▶ Given request
In the listing below, identify each line with the word "Blender" and return those lines.
──────── Information provided ────────
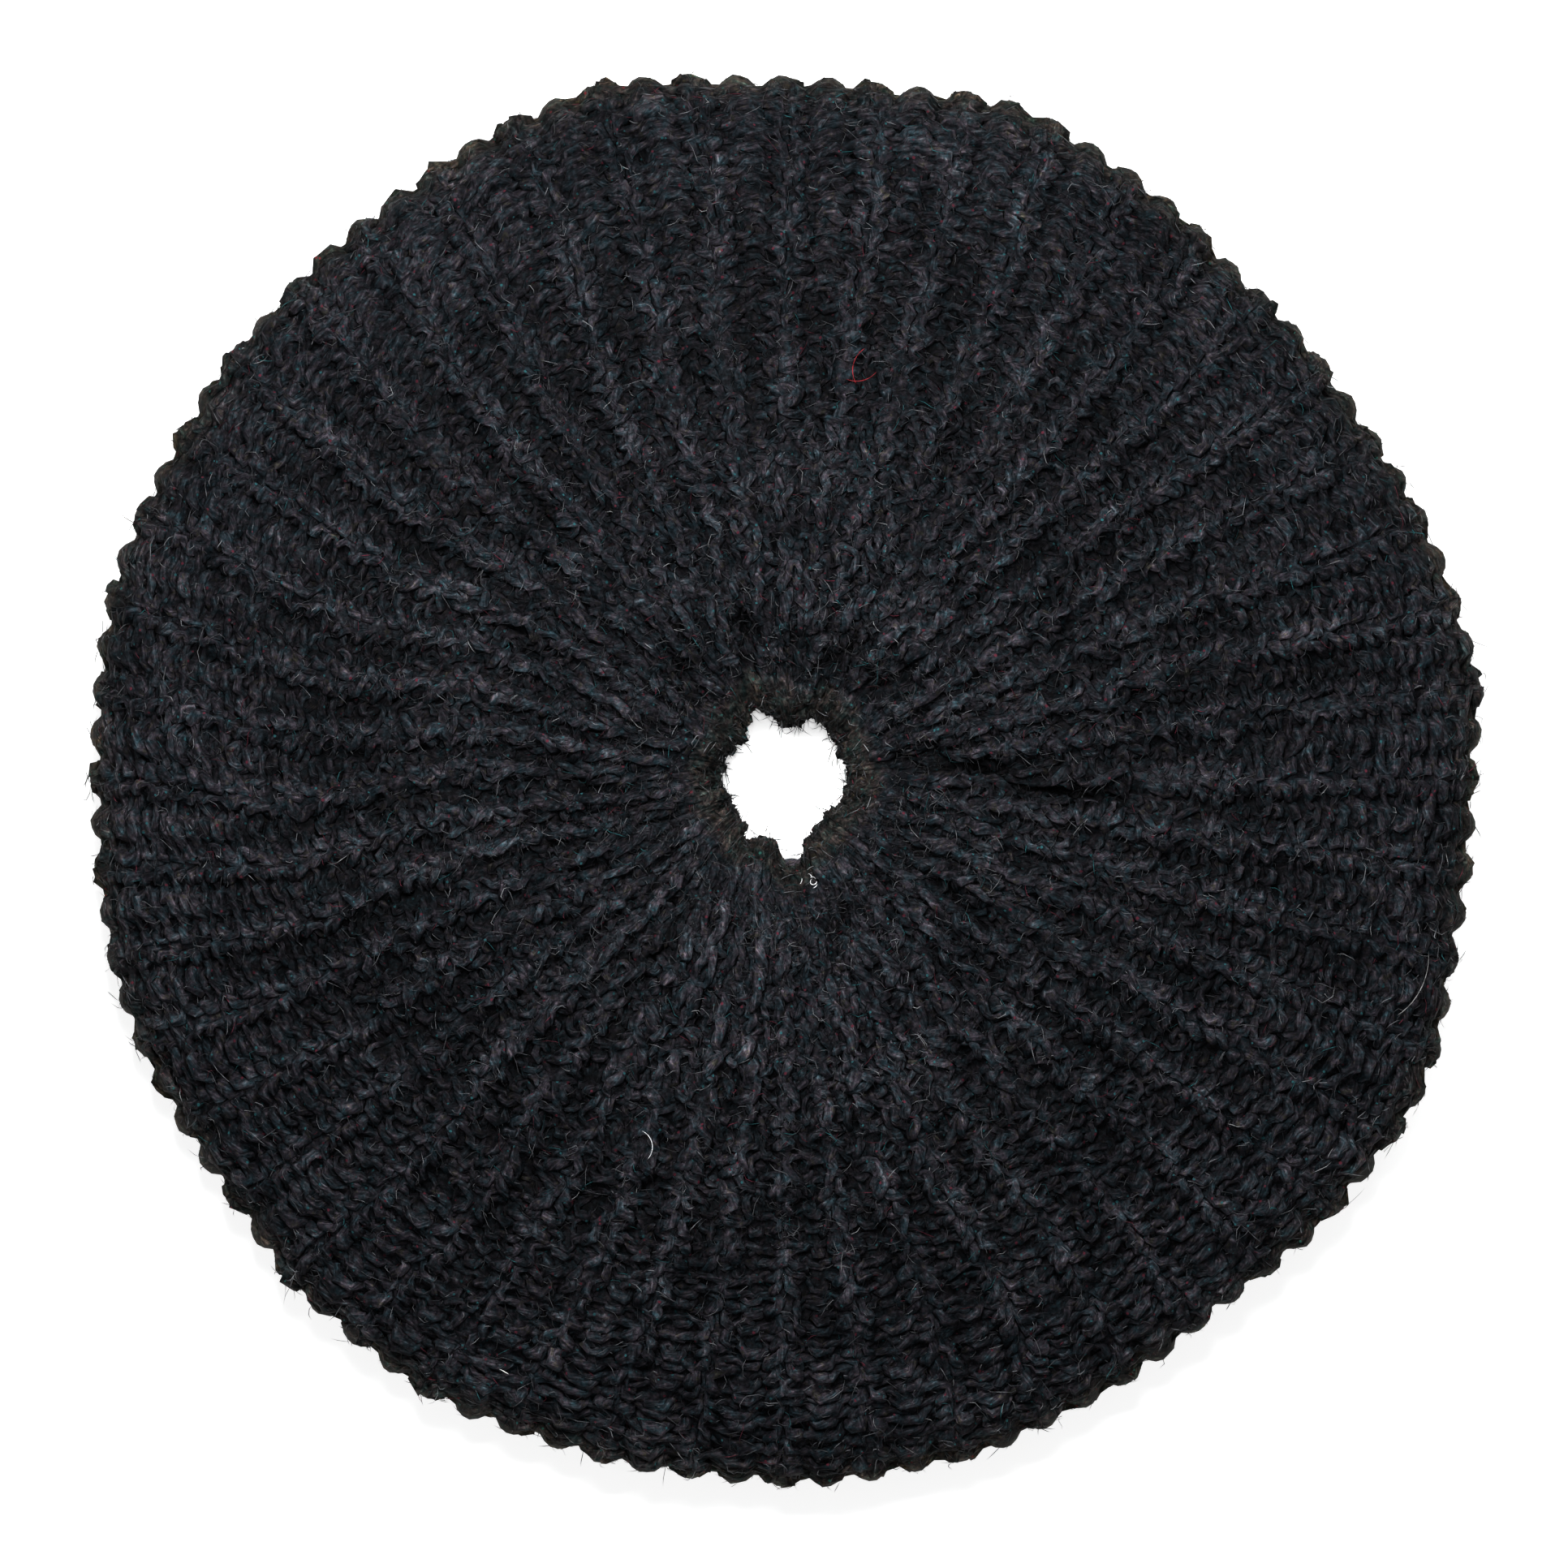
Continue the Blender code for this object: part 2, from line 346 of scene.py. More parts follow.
def sway(radius, angle):
    """The angle by which the ribs swing aside, most of all at half the radius."""
    inner = np.exp(-(((radius - SWAY_MIDDLE) / SWAY_SPREAD) ** 2))
    left = np.exp(-(((np.mod(np.degrees(angle) - 165 + 180, 360) - 180) / 45) ** 2))
    drift = 0.018 * np.sin(3 * angle + 1.0) + 0.012 * np.sin(5 * angle + 2.6 + radius * 40)
    return inner * (drift + 0.055 * left * np.sin((radius - SWAY_MIDDLE) / 0.015))


def slow_bumps(s, angle, rows):
    """Low swells of the face, in mm."""
    total = 0
    for waves, rate, phase, size in rows:
        total = total + size * np.sin(waves * angle + rate * s / MM + phase)
    return total


bump_rows = [
    (int(rng.integers(3, 26)), rng.uniform(-0.35, 0.35), rng.uniform(0, 6.28), rng.uniform(0.08, 0.18))
    for _ in range(14)
]


def crease_depth(x, y):
    """How deep the deepest crease is at x and y, in metres."""
    deepest = 0 * x
    for start, end, depth, half in CREASES:
        start = MM * np.array(start)
        run = MM * np.array(end) - start
        length = np.hypot(*run)
        t = ((x - start[0]) * run[0] + (y - start[1]) * run[1]) / length**2
        bend = 0.0010 * np.sin(7 * t)
        off = ((x - start[0]) * run[1] - (y - start[1]) * run[0]) / length + bend
        window = smooth(t / 0.15 + 0.5) * smooth((1.05 - t) / 0.35)
        deepest = np.maximum(deepest, MM * depth * window * np.exp(-((off / (MM * half)) ** 2) / 2))
    return deepest


def felted(s):
    """How far the wool has felted at the hole, and how far along the rim, each from 0 to 1."""
    radius = np.interp(s, line_s, line_r)
    at_hole = smooth((FELTED_HOLE - radius) / 0.010)
    at_rim = np.exp(-(((s - RIM_S - 0.001) / FELTED_RIM) ** 2))
    return at_hole, at_rim


def shade_and_wear(depth, s):
    """The tint at a height over the outline: painted shade darkens the furrows, and felted edges go
    brownish.
    """
    at_hole, at_rim = felted(s)
    # painted shade: the deeper a point lies, the darker it is painted
    light = np.interp(depth, *DEPTH_SHADE)
    brown = np.maximum(HOLE_BROWN * smooth((at_hole - 0.8) / 0.2), at_rim)[..., None]
    tint = light[..., None] * (1 - brown + brown * np.array(EDGE_TINT))
    return np.concatenate([tint, np.ones(tint.shape[:-1] + (1,))], axis=-1)


def on_wheel(s, c, lift):
    """Points, outward directions and crease depths at s, column c and lift over the outline."""
    radius = np.interp(s, line_s, line_r)
    height = np.interp(s, line_s, line_z)
    normal_r = np.interp(s, line_s, out_r)
    normal_z = np.interp(s, line_s, out_z)
    angle = angle_of(s, c)
    angle = angle + sway(radius, angle)
    far = (radius / RIM_RADIUS) ** 3
    near = smooth((HOLE_REACH - radius) / 0.020)
    radius = radius + outline_shift(angle) * far + hole_shift(angle) * near
    front = smooth((height - 0.010) / 0.006)
    dip = crease_depth(radius * np.cos(angle), radius * np.sin(angle))
    lift = lift + front * (MM * slow_bumps(s, angle, bump_rows) - dip)
    radius = radius + normal_r * lift
    height = np.maximum(height + normal_z * lift, FLOOR_GAP)
    points = np.stack([radius * np.cos(angle), radius * np.sin(angle), height], axis=-1)
    outward = np.stack([normal_r * np.cos(angle), normal_r * np.sin(angle), normal_z], axis=-1)
    return points, outward, front * dip


# %% [markdown]
# Meshes this dense are written straight into Blender's arrays, because nearly two million triangles made
# one at a time would take very long. `tube` skins one closed length of yarn and gives it a UV map whose
# first number is millimetres along the yarn and whose second is the way round it, so that a material can
# follow the fibres. It also tells how high each point lies over the outline, for the painted depth shade
# in the tint.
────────
▶ Answer to the task
Continue the Blender code for this object: part 2, from line 346 of scene.py. More parts follow.
# Meshes this dense are written straight into Blender's arrays, because nearly two million triangles made